WHAT TO WORK ON: Every entry that follows should be reproduced exactly.

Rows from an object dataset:
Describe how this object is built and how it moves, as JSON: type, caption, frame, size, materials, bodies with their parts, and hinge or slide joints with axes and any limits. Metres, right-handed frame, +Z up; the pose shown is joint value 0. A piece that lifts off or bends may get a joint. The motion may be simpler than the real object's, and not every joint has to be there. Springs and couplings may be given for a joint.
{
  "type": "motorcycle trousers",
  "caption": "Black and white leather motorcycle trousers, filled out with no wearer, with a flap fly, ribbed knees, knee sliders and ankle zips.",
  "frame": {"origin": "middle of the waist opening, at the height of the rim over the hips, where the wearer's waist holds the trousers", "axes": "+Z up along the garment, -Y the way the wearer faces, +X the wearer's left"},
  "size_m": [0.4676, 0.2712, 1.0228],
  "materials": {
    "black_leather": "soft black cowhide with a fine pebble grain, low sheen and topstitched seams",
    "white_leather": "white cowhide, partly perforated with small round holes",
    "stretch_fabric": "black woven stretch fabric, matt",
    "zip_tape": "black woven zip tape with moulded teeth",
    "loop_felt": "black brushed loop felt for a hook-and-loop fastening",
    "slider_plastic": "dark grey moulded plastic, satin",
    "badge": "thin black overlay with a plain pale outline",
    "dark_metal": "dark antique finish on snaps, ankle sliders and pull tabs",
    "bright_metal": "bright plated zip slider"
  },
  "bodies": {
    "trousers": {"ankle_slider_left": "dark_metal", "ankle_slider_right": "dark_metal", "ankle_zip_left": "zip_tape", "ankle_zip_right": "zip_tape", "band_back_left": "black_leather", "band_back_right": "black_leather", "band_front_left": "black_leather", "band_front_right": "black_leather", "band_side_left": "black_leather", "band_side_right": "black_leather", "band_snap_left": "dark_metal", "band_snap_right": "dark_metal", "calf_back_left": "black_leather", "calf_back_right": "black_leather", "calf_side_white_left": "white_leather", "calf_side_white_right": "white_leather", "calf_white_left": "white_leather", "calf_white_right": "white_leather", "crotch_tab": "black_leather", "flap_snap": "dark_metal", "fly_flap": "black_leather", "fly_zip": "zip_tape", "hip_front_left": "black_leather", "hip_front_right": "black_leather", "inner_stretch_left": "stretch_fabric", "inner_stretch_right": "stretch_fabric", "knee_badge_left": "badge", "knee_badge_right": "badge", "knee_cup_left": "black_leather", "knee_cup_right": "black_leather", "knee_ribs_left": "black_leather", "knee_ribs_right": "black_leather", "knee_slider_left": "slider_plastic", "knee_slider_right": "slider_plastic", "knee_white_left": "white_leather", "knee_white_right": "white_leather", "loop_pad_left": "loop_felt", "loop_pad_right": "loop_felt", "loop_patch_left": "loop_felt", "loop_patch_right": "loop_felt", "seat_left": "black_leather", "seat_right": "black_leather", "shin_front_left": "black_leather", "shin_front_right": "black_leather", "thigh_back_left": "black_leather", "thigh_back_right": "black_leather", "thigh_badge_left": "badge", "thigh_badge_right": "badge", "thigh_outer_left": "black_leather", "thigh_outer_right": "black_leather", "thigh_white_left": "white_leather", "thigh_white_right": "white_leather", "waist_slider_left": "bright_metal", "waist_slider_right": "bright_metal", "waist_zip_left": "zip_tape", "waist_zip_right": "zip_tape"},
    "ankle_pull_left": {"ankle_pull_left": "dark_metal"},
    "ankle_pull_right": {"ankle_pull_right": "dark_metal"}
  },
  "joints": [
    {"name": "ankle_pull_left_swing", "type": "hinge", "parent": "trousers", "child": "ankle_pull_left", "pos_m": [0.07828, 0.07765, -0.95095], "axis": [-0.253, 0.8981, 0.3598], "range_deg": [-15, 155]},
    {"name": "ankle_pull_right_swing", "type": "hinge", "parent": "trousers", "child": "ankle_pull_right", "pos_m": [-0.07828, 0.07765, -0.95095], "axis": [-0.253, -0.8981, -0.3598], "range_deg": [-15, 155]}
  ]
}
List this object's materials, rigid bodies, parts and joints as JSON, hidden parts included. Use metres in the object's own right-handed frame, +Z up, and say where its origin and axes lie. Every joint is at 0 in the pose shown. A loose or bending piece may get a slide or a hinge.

WRITTEN ANSWER:
Describe how this object is built and how it moves, as JSON: type, caption, frame, size, materials, bodies with their parts, and hinge or slide joints with axes and any limits. Metres, right-handed frame, +Z up; the pose shown is joint value 0. A piece that lifts off or bends may get a joint. The motion may be simpler than the real object's, and not every joint has to be there. Springs and couplings may be given for a joint.
{
  "type": "motorcycle trousers",
  "caption": "Black and white leather motorcycle trousers, filled out with no wearer, with a flap fly, ribbed knees, knee sliders and ankle zips.",
  "frame": {"origin": "middle of the waist opening, at the height of the rim over the hips, where the wearer's waist holds the trousers", "axes": "+Z up along the garment, -Y the way the wearer faces, +X the wearer's left"},
  "size_m": [0.4676, 0.2712, 1.0228],
  "materials": {
    "black_leather": "soft black cowhide with a fine pebble grain, low sheen and topstitched seams",
    "white_leather": "white cowhide, partly perforated with small round holes",
    "stretch_fabric": "black woven stretch fabric, matt",
    "zip_tape": "black woven zip tape with moulded teeth",
    "loop_felt": "black brushed loop felt for a hook-and-loop fastening",
    "slider_plastic": "dark grey moulded plastic, satin",
    "badge": "thin black overlay with a plain pale outline",
    "dark_metal": "dark antique finish on snaps, ankle sliders and pull tabs",
    "bright_metal": "bright plated zip slider"
  },
  "bodies": {
    "trousers": {"ankle_slider_left": "dark_metal", "ankle_slider_right": "dark_metal", "ankle_zip_left": "zip_tape", "ankle_zip_right": "zip_tape", "band_back_left": "black_leather", "band_back_right": "black_leather", "band_front_left": "black_leather", "band_front_right": "black_leather", "band_side_left": "black_leather", "band_side_right": "black_leather", "band_snap_left": "dark_metal", "band_snap_right": "dark_metal", "calf_back_left": "black_leather", "calf_back_right": "black_leather", "calf_side_white_left": "white_leather", "calf_side_white_right": "white_leather", "calf_white_left": "white_leather", "calf_white_right": "white_leather", "crotch_tab": "black_leather", "flap_snap": "dark_metal", "fly_flap": "black_leather", "fly_zip": "zip_tape", "hip_front_left": "black_leather", "hip_front_right": "black_leather", "inner_stretch_left": "stretch_fabric", "inner_stretch_right": "stretch_fabric", "knee_badge_left": "badge", "knee_badge_right": "badge", "knee_cup_left": "black_leather", "knee_cup_right": "black_leather", "knee_ribs_left": "black_leather", "knee_ribs_right": "black_leather", "knee_slider_left": "slider_plastic", "knee_slider_right": "slider_plastic", "knee_white_left": "white_leather", "knee_white_right": "white_leather", "loop_pad_left": "loop_felt", "loop_pad_right": "loop_felt", "loop_patch_left": "loop_felt", "loop_patch_right": "loop_felt", "seat_left": "black_leather", "seat_right": "black_leather", "shin_front_left": "black_leather", "shin_front_right": "black_leather", "thigh_back_left": "black_leather", "thigh_back_right": "black_leather", "thigh_badge_left": "badge", "thigh_badge_right": "badge", "thigh_outer_left": "black_leather", "thigh_outer_right": "black_leather", "thigh_white_left": "white_leather", "thigh_white_right": "white_leather", "waist_slider_left": "bright_metal", "waist_slider_right": "bright_metal", "waist_zip_left": "zip_tape", "waist_zip_right": "zip_tape"},
    "ankle_pull_left": {"ankle_pull_left": "dark_metal"},
    "ankle_pull_right": {"ankle_pull_right": "dark_metal"}
  },
  "joints": [
    {"name": "ankle_pull_left_swing", "type": "hinge", "parent": "trousers", "child": "ankle_pull_left", "pos_m": [0.07828, 0.07765, -0.95095], "axis": [-0.253, 0.8981, 0.3598], "range_deg": [-15, 155]},
    {"name": "ankle_pull_right_swing", "type": "hinge", "parent": "trousers", "child": "ankle_pull_right", "pos_m": [-0.07828, 0.07765, -0.95095], "axis": [-0.253, -0.8981, -0.3598], "range_deg": [-15, 155]}
  ]
}
List this object's materials, rigid bodies, parts and joints as JSON, hidden parts included. Use metres in the object's own right-handed frame, +Z up, and say where its origin and axes lie. Every joint is at 0 in the pose shown. A loose or bending piece may get a slide or a hinge.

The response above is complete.